Without the training data, it isn’t exactly clear how much of a “copy” this is of o1
Without the training data, it isn’t exactly clear how much of a “copy” this is of o1 — did DeepSeek use o1 to train R1? Around the time that the first paper was released in December, Altman posted that “it is (relatively) easy to copy something that you know works” and “it is extremely hard to do something new, risky, and difficult when you don’t know if it will work.” So the claim is that DeepSeek isn’t going to create new frontier models; it’s simply going to replicate old models. OpenAI investor Joshua Kushner also seemed to say that DeepSeek “was trained off of leading US frontier models.”
R1 used two key optimization tricks, former OpenAI policy researcher Miles Brundage told The Verge: more efficient pre-training and reinforcement learning on chain-of-thought reasoning. DeepSeek found smarter ways to use cheaper GPUs to train its AI, and part of what helped was using a new-ish technique for requiring the AI to “think” step by step through problems using trial and error (reinforcement learning) instead of copying humans. This combination allowed the model to achieve o1-level performance while using way less computing power and money.
“DeepSeek v3 and also DeepSeek v2 before that are basically the same sort of models as GPT-4, but just with more clever engineering tricks to get more bang for their buck in terms of GPUs,” Brundage said.

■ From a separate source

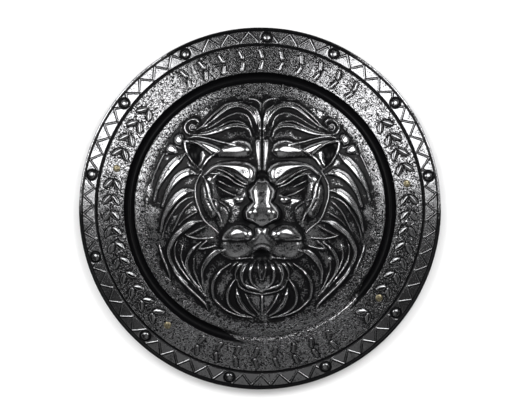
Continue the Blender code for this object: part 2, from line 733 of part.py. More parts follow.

To be clear, other labs employ these techniques (DeepSeek used “mixture of experts,” which only activates parts of the model for certain queries. GPT-4 did that, too). The DeepSeek version innovated on this concept by creating more finely tuned expert categories and developing a more efficient way for them to communicate, which made the training process itself more efficient. The DeepSeek team also developed something called DeepSeekMLA (Multi-Head Latent Attention), which dramatically reduced the memory required to run AI models by compressing how the model stores and retrieves information.
What is shocking the world isn’t just the architecture that led to these models but the fact that it was able to so rapidly replicate OpenAI’s achievements within months, rather than the year-plus gap typically seen between major AI advances, Brundage added.
OpenAI positioned itself as uniquely capable of building advanced AI, and this public image just won the support of investors to build the world’s biggest AI data center infrastructure. But DeepSeek’s quick replication shows that technical advantages don’t last long — even when companies try to keep their methods secret.
“These close sourced companies, to some degree, they obviously live off people thinking they’re doing the greatest things and that’s how they can maintain their valuation. And maybe they overhyped a little bit to raise more money or build more projects,” von Werra says. “Whether they overclaimed what they have internally, nobody knows, obviously it’s to their advantage.”